Ma ciò di cui il filosofo si meraviglia
non è lo straordinario, bensì l’abituale
.
(R. Ferber)

Periodicamente occorre tornare alle radici della filosofia. Per lo meno, io sento questa esigenza. Ma credo si tratti di una necessità teoretica, più che di un vezzo soggettivo. A rigore, bisognerebbe farlo ogni volta che si filosofa, ma anche filosofare segue un suo trantran (parola detestabile, che però rende bene l’idea), e pure l’attività noetica più rarefatta può precipitare nella piatta routine della quotidianità e delle sue abitudinarie ricorrenze. E in effetti non è che tutte le volte che si apre un testo, o si scrive o pensa qualcosa, oppure si critica, si discute, si fa lezione e quant’altro, ci si può permettere il lusso di fermarsi, quasi bloccarsi di colpo e chiedersi – ma perché lo sto facendo? che cosa sta alla base di questa mia attività?  Sarebbe un po’ come voler arrestare la vita che fluisce chiedendosi di continuo che cosa essa sia e perché fluisca: che vita sarebbe in tal caso?

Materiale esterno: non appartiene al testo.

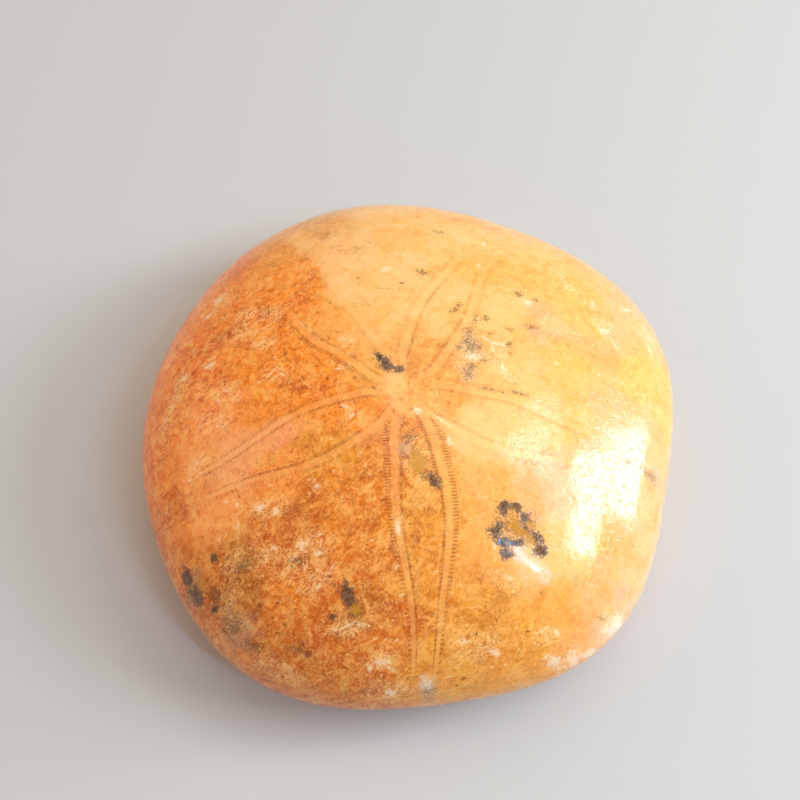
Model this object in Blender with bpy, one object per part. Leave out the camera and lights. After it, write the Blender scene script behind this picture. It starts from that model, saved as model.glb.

Eppure la filosofia, sempre a rigore, funziona esattamente così e, contrariamente alla vita, si arresta e chiede conto di ciò che essa è. Il problema, non piccolo, è che l’interlocutore a cui chieder conto non sta da nessuna parte, o meglio, non può essere altri che se stessa: insomma è il medesimo soggetto che fa le domande e che si dà le risposte, voce nella notte cui solo la sua eco può rispondere. Se lo si potesse chiedere a qualcun altro, questo dovrebbe mettersi a filosofare, e chiedersi perché lo fa, e così via all’infinito.